The population of Tent City has always had significant turnover. Hundreds have been through here, and hundreds more will need it in the future. Some very visible people have been here for years, but most move on after a few months. Many would-be newcomers who needed a place to stay over the past year were kicked out by the police. There are plans to kick more people out shortly...
The 122 who were on the May 2013 census are just a part of the picture. At any time there are 12,000 to 20,000 homeless people in NJ (more accurate counts are closer to the higher number). If everything was homogeneous, Lakewood's share would be 120-200, but there are many economic reasons for homelessness in Lakewood to be above state average.
Where are they? In some cases - sleeping on pavement, in alleyways, under bridges, trespassing on Private Property, sleeping at the library, etc. All because of people like you, who wanted to bulldoze Tent City, without even at least giving us land somewhere else. The government is making most of them homeless again. And, thanks to anti-homeless laws and other Police State prohibitionism, more and more will end up in prison, mainly for victimless "crimes"...

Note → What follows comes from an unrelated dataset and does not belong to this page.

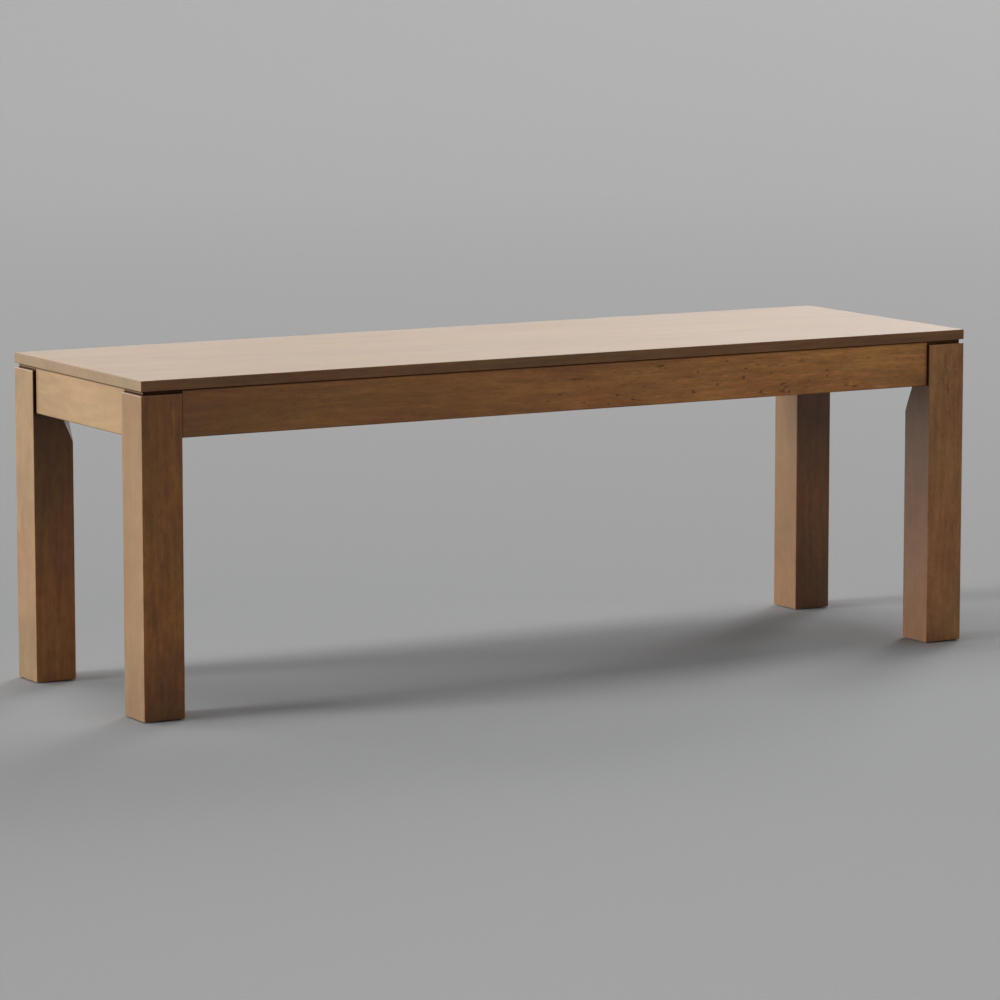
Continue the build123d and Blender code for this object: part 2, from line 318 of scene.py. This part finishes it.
class Graph:
    """Adds nodes to a node tree and joins them."""

    def __init__(self, tree):
        self.tree = tree

    def add(self, kind, inputs=(), **settings):
        """A new node. A socket among its inputs is linked, and a number or a colour is set."""
        node = self.tree.nodes.new(kind)
        for name, value in settings.items():
            setattr(node, name, value)
        for name, value in dict(inputs).items():
            self.fill(node.inputs[name], value)
        return node

    def fill(self, socket, value):
        """Links a socket to another one, or sets it to a number or a colour."""
        if isinstance(value, bpy.types.NodeSocket):
            self.tree.links.new(value, socket)
        else:
            socket.default_value = value

    def math(self, operation, *values):
        """The result of a math operation on one, two or three values."""
        return self.add("ShaderNodeMath", enumerate(values), operation=operation).outputs[0]

    def vector(self, operation, *values):
        """The vector that a vector operation gives."""
        return self.add("ShaderNodeVectorMath", enumerate(values), operation=operation).outputs[0]

    def measure(self, operation, *values):
        """The number that a vector operation gives, such as a length, a distance or a dot product."""
        node = self.add("ShaderNodeVectorMath", enumerate(values), operation=operation)
        return node.outputs["Value"]

    def split(self, vector):
        """The three parts of a vector."""
        return self.add("ShaderNodeSeparateXYZ", {0: vector}).outputs

    def scaled(self, vector, factor):
        """A vector or colour times a number."""
        node = self.add("ShaderNodeVectorMath", {0: vector, "Scale": factor}, operation="SCALE")
        return node.outputs[0]

    def noise(self, place, waves, detail, roughness=0.5):
        """Noise with a number of waves in a metre along each axis. It gives a value and a colour."""
        scaled = self.vector("MULTIPLY", place, waves)
        inputs = {"Vector": scaled, "Scale": 1.0, "Detail": detail, "Roughness": roughness}
        return self.add("ShaderNodeTexNoise", inputs).outputs

    def swing(self, place, waves, detail):
        """Noise as a value that swings about zero."""
        return self.math("SUBTRACT", self.noise(place, waves, detail)[0], 0.5)

    def sway(self, place, waves, detail, roughness=0.5):
        """Noise as a vector that swings about zero."""
        return self.vector("SUBTRACT", self.noise(place, waves, detail, roughness)[1], (0.5, 0.5, 0.5))

    def fade(self, value, low, high, start=0.0, end=1.0):
        """A value taken smoothly from one range to another, and held at its ends."""
        inputs = {"Value": value, "From Min": low, "From Max": high, "To Min": start, "To Max": end}
        return self.add("ShaderNodeMapRange", inputs, interpolation_type="SMOOTHSTEP").outputs[0]

    def slide(self, value, low, high, start, end):
        """A value taken evenly from one range to another, and held at its ends."""
        inputs = {"Value": value, "From Min": low, "From Max": high, "To Min": start, "To Max": end}
        return self.add("ShaderNodeMapRange", inputs).outputs[0]

    def blend(self, share, first, second, blend_type="MIX"):
        """Two colours mixed by a share of the second."""
        node = self.add("ShaderNodeMix", data_type="RGBA", blend_type=blend_type)
        for index, value in ((0, share), (6, first), (7, second)):
            self.fill(node.inputs[index], value)
        return node.outputs[2]

    def tinted(self, colour, tint):
        """A colour times another."""
        return self.blend(1.0, colour, tint, "MULTIPLY")

    def ramp(self, value, *stops):
        """A colour from a ramp, given as pairs of a position and a colour."""
        node = self.add("ShaderNodeValToRGB", {"Fac": value})
        elements = node.color_ramp.elements
        while len(elements) < len(stops):
            elements.new(0.5)
        for element, (position, colour) in zip(elements, stops):
            element.position = position
            element.color = (*colour, 1)
        return node.outputs[0]


def new_material(name):
    """A material with its graph and its shader."""
    material = bpy.data.materials.new(name)
    material.use_nodes = True
    material.node_tree.nodes.clear()
    graph = Graph(material.node_tree)
    shader = graph.add("ShaderNodeBsdfPrincipled")
    graph.add("ShaderNodeOutputMaterial", {"Surface": shader.outputs[0]})
    return material, graph, shader


def finish_shader(graph, shader, base, roughness, height, bump):
    """Joins colour, roughness and a height to a shader. The bump is the height's strength and depth."""
    strength, depth = bump
    bumps = graph.add("ShaderNodeBump", {"Height": height, "Strength": strength, "Distance": depth})
    graph.fill(shader.inputs["Base Color"], base)
    graph.fill(shader.inputs["Roughness"], roughness)
    graph.fill(shader.inputs["Normal"], bumps.outputs[0])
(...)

A lucky few get free motel rooms at ridiculous cost to the tax-payers. TC residents who were there at the right time and jumped through all the hoops were offered "one year free housing" in crony motel rooms, or a one-time $3500 payout to GTFO. They are now less accessible to rehabilitation services and volunteers than they were at Tent City, and will most likely soon again be on the streets...
There is NOTHING in Atlas Shrugged even remotely similar to tent city other than the bands of former workers roaming around robbing people.
I was not pointing at Atlas Shrugged as having a literal prototype of Tent City, only broader philosophical ideas, although more direct parallels could indeed be drawn. Fiction must scale down the size of everything to just a few characters. In the real world, there couldn't be a single centralized one-size-fits-all utopian gulch. Seasteading is the real-world Galt's Gulch for millionaires; Tent City is the real-world Galt's Gulch for bums. You don't have to be Atlas to "shrug" off statist tyranny, even if all you have on your shoulders is the artificially-multiplied cost of rent!
We are not "robbing" anyone, just the opposite - we are providing an alternative to robbing the taxpayers to pay for "public housing". Ayn Rand detested "public" ownership and the "welfare" state, we provide the only viable alternative. She also detested the "war on drugs", which has exacerbated the problems of many at Tent City.
She didn't hate poor people - a pivotal character in Atlas Shrugged is a hobo bumming a free train ride. Howard Roark designed a low-cost housing complex for free (with agreement of creative control), just because the problem of economization fascinated him. Ayn Rand had no problem with private voluntary charity and cheap living for the poor, which is what Tent City represents.
In The Virtues of Selfishness there are some slightly relevant essays where she is against zoning laws and calls for taxes to eventually be voluntary with her incentives for them to be paid.
Her later non-fiction work is mainly an explanation what most readers failed to understand and deduct in her fiction, for which she preferred to be remembered. In all of her books you will find confirmations of my ideas. Another notable example is her essay on
The Property Status of Airwaves.
Her non-fiction is generally better than her fiction, but her fiction is what makes her more unique, accessible, and recognizable among similar libertarian philosophers.
This has nothing to do with receiving services based on the taxes paid by others.
Tent City replaces taxpayer-funded "public housing", which currently wastes millions putting some bums in motels for $1500 a month, while most continue living on the streets (or in prisons, mainly for victimless crimes, and at times for "crimes of desperation", which Tent City also helps to prevent).
Tent City gets no government funding or support (as much as that is possible in today's world). We have off-the-grid electricity, heat, and water. A particularly heroic supporter who owns a business at the Lakewood Industrial Park pays for the portajohn services. For a long time we (via
donations) even paid for our own garbage pickup, until the government was finally shamed into picking up our trash - and they've tried to use that as leverage against us many times since... Roads are of course a government monopoly, and we get free EMS services. Police services have largely been more harm than good...
All narcissistic monologues end with the words - "I am armed only with the pursuit of Truth". (Or something to that effect).
Name-calling.
I've stated that I am unarmed, and explained why they are afraid to arrest me - it will attract more attention to my writings.
no use wasting time engaging with him anymore, he's history!
Ten city is history! Homelessness is on the decline! yaaay!
Tent Cities are an idea that makes most economic sense, and will continue to grow. One particular location is getting pogromed. There will be others.
If you think bulldozing shelters and making people homeless makes homelessness decline, then I hope you live a very long life by sticking your head in an oven.
Now they will build more houses and hopefully alleviate the rental crisis
The free market would have done that decades ago, if the government hadn't stood in its way. Now, as punishment for government failure, this land has been homesteaded by us. The sooner they recognize our Rights, the sooner we can sell it for development and use the money to buy land and build better homeless camps somewhere else.
They continue to claim this is "environmentally protected" land that will remain forested, but
we all know that's BS. A crony deal has been in the works for some time... Some useful things will get built here, too little too late, but the underlying problems of government failure will not be addressed. My way is better.